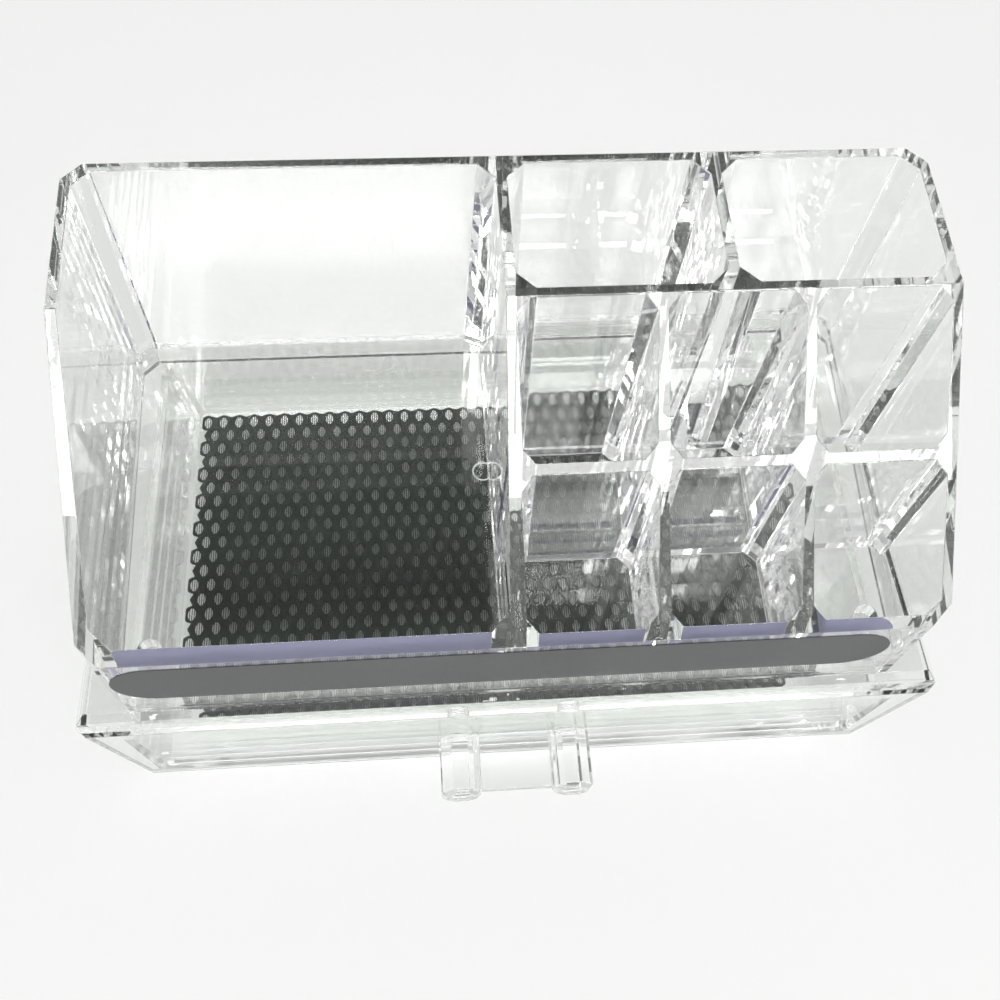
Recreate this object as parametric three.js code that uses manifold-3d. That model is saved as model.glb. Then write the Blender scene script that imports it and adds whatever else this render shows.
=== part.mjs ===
import * as THREE from 'three';
import { mergeVertices } from 'three/addons/utils/BufferGeometryUtils.js';
import Module from 'manifold-3d';

// A clear moulded makeup organizer: an open tray of chamfered compartments whose top slopes down to
// a low front lip, standing on a flared base with one wide drawer. The drawer has a pull made of two
// eight-sided posts and a thin web, and a knitted net lies on its floor.
// Millimetres, +X to the right, +Y to the rear, +Z up. The origin is under the middle of the object.

// Clearances
const seatGap = 0.3; // between pieces that rest on, or are glued to, each other
const overrun = 1; // how far a cutter runs past the face that it opens
const rootDepth = 0.5; // how far a rib or boss is rooted in the wall that carries it

// Base
const baseTopWidth = 240; // at the front, like the width of the foot
const baseBottomWidth = 220;
const baseRearTaper = 6.5; // how much nearer to the middle each side stands at the rear
const baseEdgeHeight = 42.7; // to the outer edge of the top
const shoulderHeight = 3; // bevel from that edge up to the flat that carries the tray
const shoulderWidth = 2.2;
const baseWall = 2.8;
const baseFloor = 2.6;
const baseTopPlate = 2.6;
const baseRearChamfer = 4.6;
const rearReveal = 10; // how far the base stands out behind the tray
const frontReveal = 5.4; // how far the drawer front stands out ahead of the tray

// Tray
const trayWidth = 220;
const trayDepth = 113.5;
const trayHeight = 87;
const lipHeight = 35.5;
const levelDepth = 43.6; // from the rear of the rim to the bend where its slope starts
const trayWall = 2.7;
const trayFrontWall = 2.5;
const trayCorner = 5;
const trayFloorHeight = 11.6; // top of the floor above the foot of the skirt
const trayFloorThickness = 2.4;
const draftAngle = THREE.MathUtils.degToRad(1.3);
const dividerThickness = 2.9;
const dividerCentre = -1.2; // middle of the wall between the large compartment and the others
const crossWallRear = 41.4; // from the rear of the tray to the wall in front of the rear compartments
const crossWallThickness = 2.9;
const cellWall = 2.9;
const cellRowWall = 2.4;
const largeCorner = 4.6;
const cellCorner = 3.1;
const bossDiameter = 6.5;
const bossSideInset = 11.4;
const bossFrontInset = 13.3;

// Label
const labelEndInset = 8.5; // from the ends of the tray, before the label is moved off centre
const labelHeight = 22;
const labelThickness = 0.5;
const labelCentre = -3.6;
const labelFoot = 10.6; // above the foot of the tray

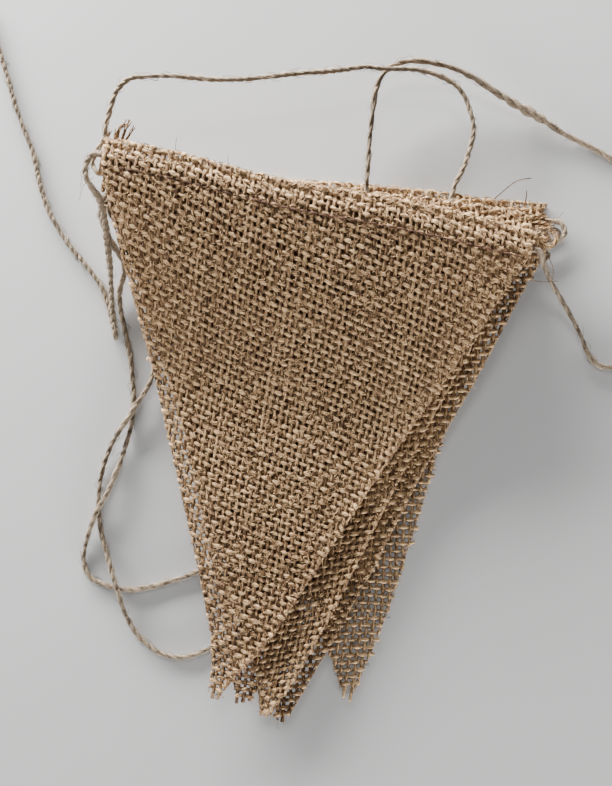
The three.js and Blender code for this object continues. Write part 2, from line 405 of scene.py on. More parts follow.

## [Exercise description]
Please print the material above exactly as it appears, from its first line through the line containing "const frontReveal = 5.4;", inclusive, and stop there.

## [Reply]
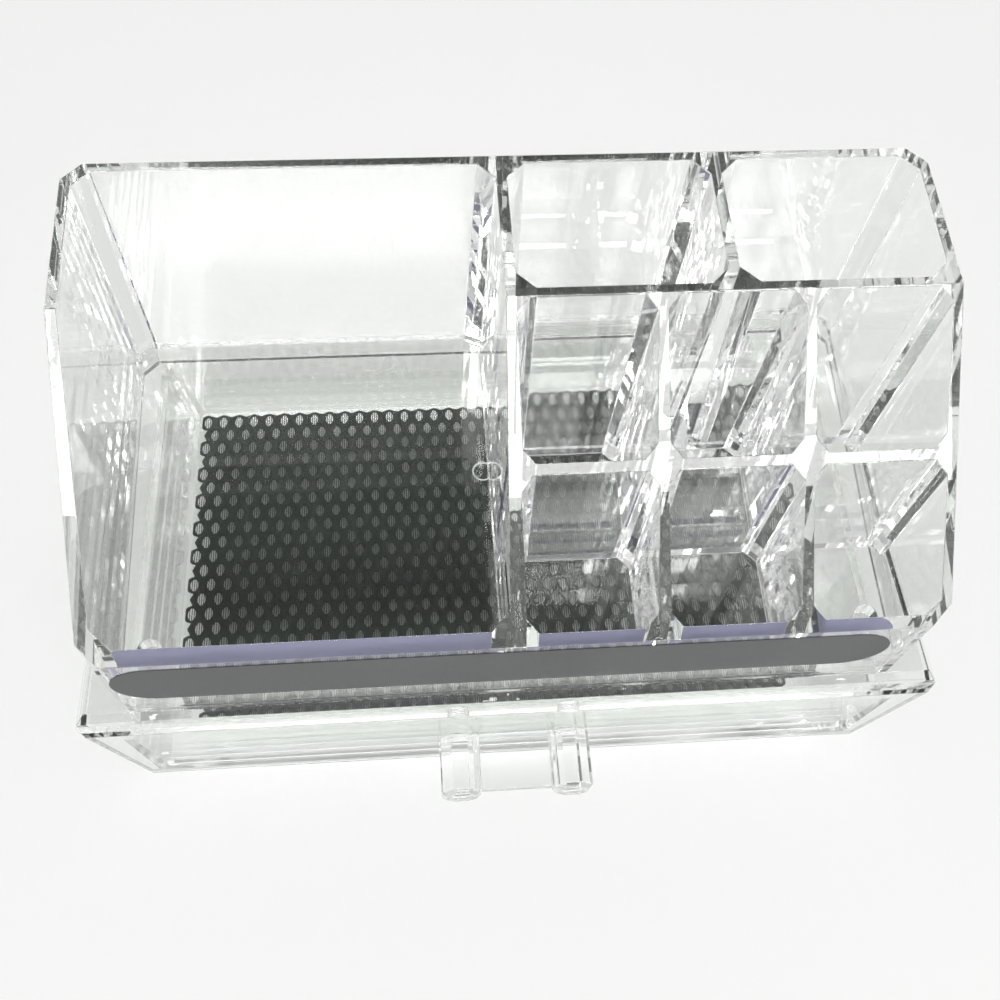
Recreate this object as parametric three.js code that uses manifold-3d. That model is saved as model.glb. Then write the Blender scene script that imports it and adds whatever else this render shows.
=== part.mjs ===
import * as THREE from 'three';
import { mergeVertices } from 'three/addons/utils/BufferGeometryUtils.js';
import Module from 'manifold-3d';

// A clear moulded makeup organizer: an open tray of chamfered compartments whose top slopes down to
// a low front lip, standing on a flared base with one wide drawer. The drawer has a pull made of two
// eight-sided posts and a thin web, and a knitted net lies on its floor.
// Millimetres, +X to the right, +Y to the rear, +Z up. The origin is under the middle of the object.

// Clearances
const seatGap = 0.3; // between pieces that rest on, or are glued to, each other
const overrun = 1; // how far a cutter runs past the face that it opens
const rootDepth = 0.5; // how far a rib or boss is rooted in the wall that carries it

// Base
const baseTopWidth = 240; // at the front, like the width of the foot
const baseBottomWidth = 220;
const baseRearTaper = 6.5; // how much nearer to the middle each side stands at the rear
const baseEdgeHeight = 42.7; // to the outer edge of the top
const shoulderHeight = 3; // bevel from that edge up to the flat that carries the tray
const shoulderWidth = 2.2;
const baseWall = 2.8;
const baseFloor = 2.6;
const baseTopPlate = 2.6;
const baseRearChamfer = 4.6;
const rearReveal = 10; // how far the base stands out behind the tray
const frontReveal = 5.4; // how far the drawer front stands out ahead of the tray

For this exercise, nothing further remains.